> _Source data_

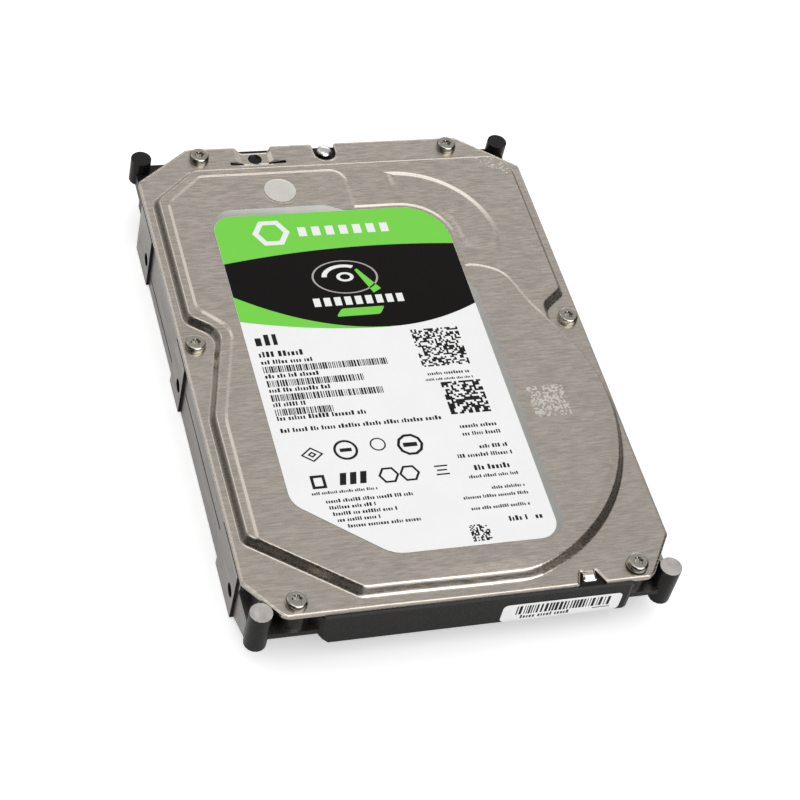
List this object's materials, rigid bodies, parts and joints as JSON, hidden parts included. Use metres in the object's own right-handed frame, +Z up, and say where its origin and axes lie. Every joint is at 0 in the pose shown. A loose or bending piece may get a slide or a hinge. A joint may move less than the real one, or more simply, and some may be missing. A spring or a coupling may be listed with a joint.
{
  "type": "hard disk drive",
  "caption": "Slim 3.5-inch hard disk drive: black die-cast base, brushed stamped cover with label, spinning platter, swinging head actuator, coil motor, latch and circuit board.",
  "frame": {"origin": "centre of the footprint, on the plane of the drive's underside rails", "axes": "+X across the drive, +Y towards the end with the SATA connector, +Z up through the label"},
  "size_m": [0.1016, 0.147, 0.0202],
  "materials": {
    "base_casting": "black electrocoated die-cast aluminium, machined bare on the side pads and front post tops",
    "top_cover": "warm grey stamped stainless sheet, brushed across its width",
    "cover_gasket": "matt black formed-in-place rubber",
    "top_label": null,
    "port_seal": "satin silver foil sticker",
    "front_label": null,
    "screw_steel": "bright nickel-plated steel",
    "motor_steel": "ground steel",
    "lamination": "stacked silicon steel sheets",
    "copper_wire": "enamelled copper wire",
    "magnet": "nickel-plated sintered magnet",
    "machined_aluminium": "machined aluminium",
    "platter": "mirror-finished coated disk",
    "black_plastic": "moulded black plastic",
    "pale_plastic": "moulded ivory plastic",
    "stop_rubber": "matt black rubber",
    "flex_film": "amber polyimide film",
    "filter_cloth": "white non-woven filter cloth",
    "circuit_board": "dark blue-green solder mask on glass-epoxy board",
    "foam": "dark open-cell foam",
    "chip": "black epoxy"
  },
  "bodies": {
    "base": {"base_casting": "base_casting", "top_cover": "top_cover", "cover_gasket": "cover_gasket", "top_label": "top_label", "port_seal": "port_seal", "front_label": "front_label", "bearing_sleeve": "motor_steel", "bearing_end_plate": "motor_steel", "stator_core": "lamination", "stator_windings": "copper_wire", "ramp": "pale_plastic", "lower_yoke": "motor_steel", "upper_yoke": "motor_steel", "lower_magnet": "magnet", "upper_magnet": "magnet", "pivot_shaft": "motor_steel", "inner_crash_stop": "stop_rubber", "outer_crash_stop": "stop_rubber", "latch_pin": "motor_steel", "flex_bracket": "black_plastic", "flex_cable": "flex_film", "recirculation_filter": "filter_cloth", "breather_filter": "filter_cloth", "circuit_board": "circuit_board", "board_insulator": "foam", "sata_connector": "black_plastic", "controller_chip": "chip", "motor_driver_chip": "chip", "memory_chip": "chip", "cover_screw_1": "screw_steel", "cover_screw_2": "screw_steel", "cover_screw_3": "screw_steel", "cover_screw_4": "screw_steel", "cover_screw_5": "screw_steel", "cover_screw_6": "screw_steel", "board_screw_1": "screw_steel", "board_screw_2": "screw_steel", "board_screw_3": "screw_steel", "board_screw_4": "screw_steel", "ramp_screw": "screw_steel", "yoke_screw": "screw_steel", "pivot_screw": "screw_steel", "flex_bracket_screw": "screw_steel"},
    "spindle": {"spindle_hub": "machined_aluminium", "spindle_shaft": "motor_steel", "rotor_magnet": "magnet", "platter": "platter", "disk_clamp": "machined_aluminium", "clamp_screw": "screw_steel"},
    "actuator": {"e_block": "machined_aluminium", "pivot_bearing": "motor_steel", "voice_coil": "copper_wire", "coil_overmould": "black_plastic", "upper_suspension": "screw_steel", "lower_suspension": "screw_steel", "upper_head_slider": "chip", "lower_head_slider": "chip", "preamp_chip": "chip"},
    "latch": {"latch_lever": "pale_plastic"}
  },
  "joints": [
    {"name": "spindle_spin", "type": "hinge", "parent": "base", "child": "spindle", "pos_m": [0, -0.0215, 0.012], "axis": [0, 0, 1], "continuous": true},
    {"name": "actuator_swing", "type": "hinge", "parent": "base", "child": "actuator", "pos_m": [0.013, 0.037, 0.012], "axis": [0, 0, 1], "range_deg": [0, 33.5], "deforming": ["flex_cable"]},
    {"name": "latch_swing", "type": "hinge", "parent": "base", "child": "latch", "pos_m": [0.0432, 0.0285, 0.012], "axis": [0, 0, 1], "range_deg": [0, 10]}
  ]
}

> _Task brief_
Repeat every line of the data, exactly and in full.

> _Result for this task_
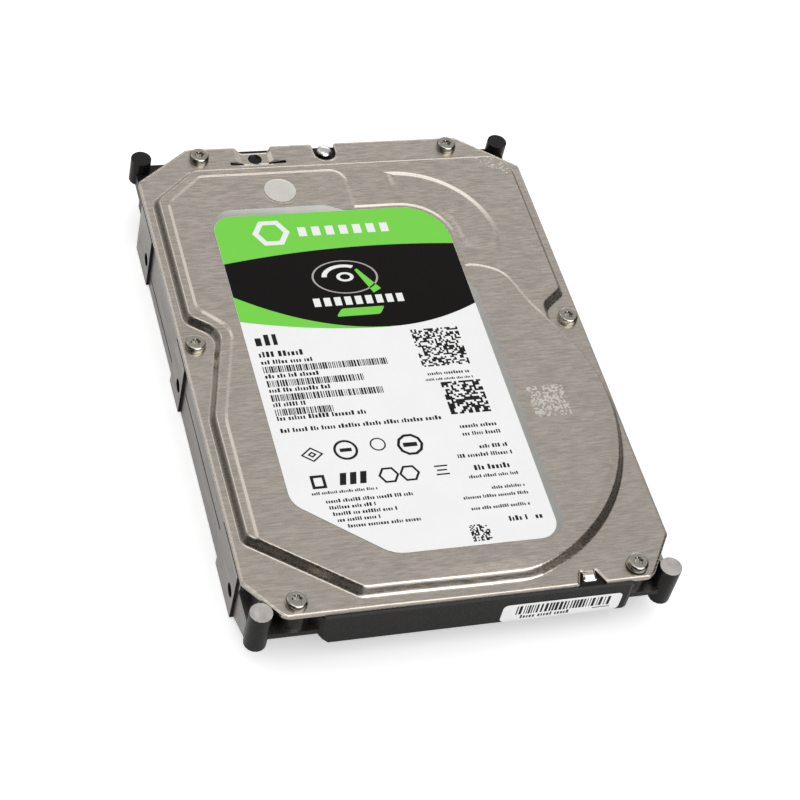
List this object's materials, rigid bodies, parts and joints as JSON, hidden parts included. Use metres in the object's own right-handed frame, +Z up, and say where its origin and axes lie. Every joint is at 0 in the pose shown. A loose or bending piece may get a slide or a hinge. A joint may move less than the real one, or more simply, and some may be missing. A spring or a coupling may be listed with a joint.
{
  "type": "hard disk drive",
  "caption": "Slim 3.5-inch hard disk drive: black die-cast base, brushed stamped cover with label, spinning platter, swinging head actuator, coil motor, latch and circuit board.",
  "frame": {"origin": "centre of the footprint, on the plane of the drive's underside rails", "axes": "+X across the drive, +Y towards the end with the SATA connector, +Z up through the label"},
  "size_m": [0.1016, 0.147, 0.0202],
  "materials": {
    "base_casting": "black electrocoated die-cast aluminium, machined bare on the side pads and front post tops",
    "top_cover": "warm grey stamped stainless sheet, brushed across its width",
    "cover_gasket": "matt black formed-in-place rubber",
    "top_label": null,
    "port_seal": "satin silver foil sticker",
    "front_label": null,
    "screw_steel": "bright nickel-plated steel",
    "motor_steel": "ground steel",
    "lamination": "stacked silicon steel sheets",
    "copper_wire": "enamelled copper wire",
    "magnet": "nickel-plated sintered magnet",
    "machined_aluminium": "machined aluminium",
    "platter": "mirror-finished coated disk",
    "black_plastic": "moulded black plastic",
    "pale_plastic": "moulded ivory plastic",
    "stop_rubber": "matt black rubber",
    "flex_film": "amber polyimide film",
    "filter_cloth": "white non-woven filter cloth",
    "circuit_board": "dark blue-green solder mask on glass-epoxy board",
    "foam": "dark open-cell foam",
    "chip": "black epoxy"
  },
  "bodies": {
    "base": {"base_casting": "base_casting", "top_cover": "top_cover", "cover_gasket": "cover_gasket", "top_label": "top_label", "port_seal": "port_seal", "front_label": "front_label", "bearing_sleeve": "motor_steel", "bearing_end_plate": "motor_steel", "stator_core": "lamination", "stator_windings": "copper_wire", "ramp": "pale_plastic", "lower_yoke": "motor_steel", "upper_yoke": "motor_steel", "lower_magnet": "magnet", "upper_magnet": "magnet", "pivot_shaft": "motor_steel", "inner_crash_stop": "stop_rubber", "outer_crash_stop": "stop_rubber", "latch_pin": "motor_steel", "flex_bracket": "black_plastic", "flex_cable": "flex_film", "recirculation_filter": "filter_cloth", "breather_filter": "filter_cloth", "circuit_board": "circuit_board", "board_insulator": "foam", "sata_connector": "black_plastic", "controller_chip": "chip", "motor_driver_chip": "chip", "memory_chip": "chip", "cover_screw_1": "screw_steel", "cover_screw_2": "screw_steel", "cover_screw_3": "screw_steel", "cover_screw_4": "screw_steel", "cover_screw_5": "screw_steel", "cover_screw_6": "screw_steel", "board_screw_1": "screw_steel", "board_screw_2": "screw_steel", "board_screw_3": "screw_steel", "board_screw_4": "screw_steel", "ramp_screw": "screw_steel", "yoke_screw": "screw_steel", "pivot_screw": "screw_steel", "flex_bracket_screw": "screw_steel"},
    "spindle": {"spindle_hub": "machined_aluminium", "spindle_shaft": "motor_steel", "rotor_magnet": "magnet", "platter": "platter", "disk_clamp": "machined_aluminium", "clamp_screw": "screw_steel"},
    "actuator": {"e_block": "machined_aluminium", "pivot_bearing": "motor_steel", "voice_coil": "copper_wire", "coil_overmould": "black_plastic", "upper_suspension": "screw_steel", "lower_suspension": "screw_steel", "upper_head_slider": "chip", "lower_head_slider": "chip", "preamp_chip": "chip"},
    "latch": {"latch_lever": "pale_plastic"}
  },
  "joints": [
    {"name": "spindle_spin", "type": "hinge", "parent": "base", "child": "spindle", "pos_m": [0, -0.0215, 0.012], "axis": [0, 0, 1], "continuous": true},
    {"name": "actuator_swing", "type": "hinge", "parent": "base", "child": "actuator", "pos_m": [0.013, 0.037, 0.012], "axis": [0, 0, 1], "range_deg": [0, 33.5], "deforming": ["flex_cable"]},
    {"name": "latch_swing", "type": "hinge", "parent": "base", "child": "latch", "pos_m": [0.0432, 0.0285, 0.012], "axis": [0, 0, 1], "range_deg": [0, 10]}
  ]
}